Siber güvenlik riski var mı? MSB’den açıklama
Milli Savunma Bakanlığı kaynakları, İsrail’in Lübnan’daki dijital terör saldırısından sonra TSK’nın tedbirlerine ilişkin, “Türk Silahlı Kuvvetleri’nde, sadece yerli ve milli muhabere sistemleri ve yazılımlar kullanılmaktadır. Üretim sürecine herhangi bir şekilde üçüncü tarafın dahil olması durumunda tedarik ve üretim sürecinde ilave detaylı kontrol mekanizmalarımız işletilmektedir” açıklamasını yaptı.
MSB kaynakları, haftalık basın bilgilendirme toplantısı sonrasında gazetecilerin sorularını yanıtladı.
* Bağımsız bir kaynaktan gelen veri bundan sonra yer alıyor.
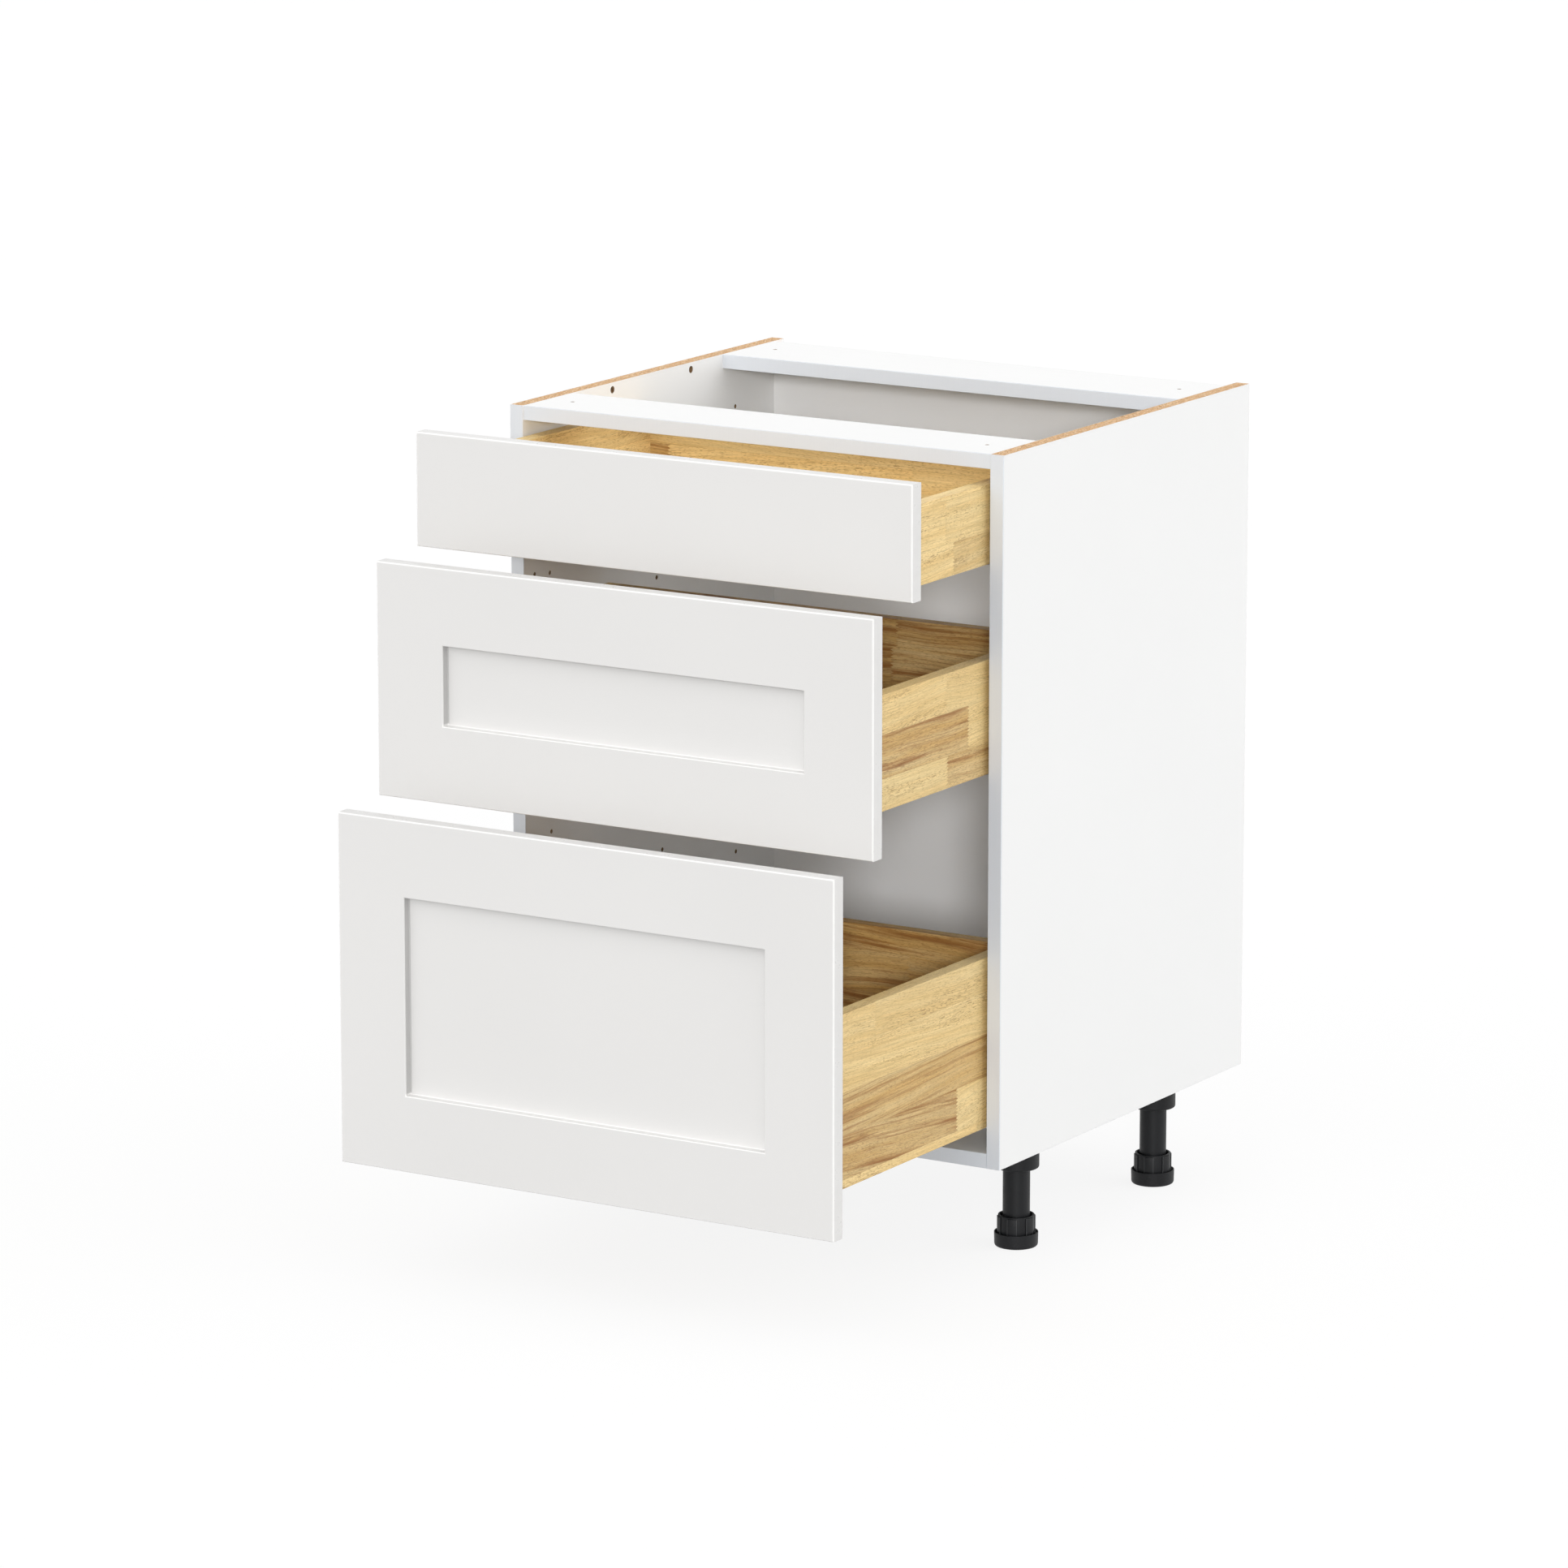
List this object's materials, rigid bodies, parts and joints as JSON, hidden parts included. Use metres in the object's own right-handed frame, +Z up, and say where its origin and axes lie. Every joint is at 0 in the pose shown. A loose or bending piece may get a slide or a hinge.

Bakanlık kaynakları, 30 Ağustos’ta Milli Savunma Üniversitesi (MSÜ) Kara Harp Okulu’nda yapılan yemin töreninden sonra sosyal medyaya yansıyan görüntülere ilişkin sorular üzerine, şunları söyledi:
“Kara Harp Okulu Sancak Devir Teslim ve Mezuniyet Töreni sonrasında kamuoyuna yansıyan görüntülerle ilgili başlatılan süreç devam etmektedir. Türk Silahlı Kuvvetleri’nde müesses disiplinin muhafazası ve idamesi olmazsa olmazdır. Daha önce de vurguladığımız gibi Türk Silahlı Kuvvetlerimiz olaylara disiplin anlayışı içerisinde bakmakta ve işlemleri de ilgili hukuk çerçevesinde yerine getirmektedir.”
Lübnan’da çağrı cihazlarının patlatılması
Bakanlık kaynakları, Lübnan’da çağrı cihazlarının patlatılması sonrası TSK’nın da bu konuda tedbir alıp almadığına dair sorular üzerine, şu ifadeleri kullandı:
“Türk Silahlı Kuvvetleri’nde, sadece yerli ve milli muhabere sistemleri ve yazılımlar kullanılmaktadır. Üretim sürecine herhangi bir şekilde üçüncü tarafın dahil olması durumunda tedarik ve üretim sürecinde ilave detaylı kontrol mekanizmalarımız işletilmektedir. Gerek icra ettiğimiz harekatlarda gerekse Ukrayna’da yaşanan savaş ve Lübnan örneğinde olduğu gibi her türlü gelişme sonrasında alınan dersler kapsamında tedbirler gözden geçirilmekte, yeni tedbirler geliştirilmektedir.
Bu olay özelinde de Milli Savunma Bakanlığı olarak gerekli incelemeleri yapıyoruz. Türk Silahlı Kuvvetlerimiz son yıllarda muhabere, bilgi sistemleri, elektronik harp ve siber alanda Türk mühendislerinin desteğiyle çok daha güçlü hale gelmiştir.”
İran’ın 2 milyon göçmeni sınır dışı etme kararı
İran’ın 2 milyon göçmeni sınır dışı etme kararı sonrası bunların Türkiye’ye gönderilip gönderilmeyeceğine dair sorulara karşılık kaynaklar, şunları kaydetti:
“Sınır dışı etme, bulunulan ülkeden kolluk marifetiyle vatandaşı olunan ülkeye, transit gidilecek ülkeye veya başka bir ülkeye gönderilme işlemidir. İran’ın 2 milyon göçmeni sınır dışı etme kararından, bu göçmenlerin Türkiye’ye gelecekleri anlamını çıkarmak yanlıştır. Sınırlarımız çok yoğun teknolojik sistemlerle korunmaktadır. Alınan yoğun tedbirler sayesinde hudutlarımızdan geçmeye çalışan kaçak göçmen sayısı da son 5 yılın en düşük seviyesindedir. İran’ın göçmenler konusunda tedbirleri artırmasını olumlu olarak değerlendiriyoruz. Bu konuda dezenformasyon yoluyla algı yaratmaya çalışanlara karşı dikkatli olunması önem arz etmektedir.”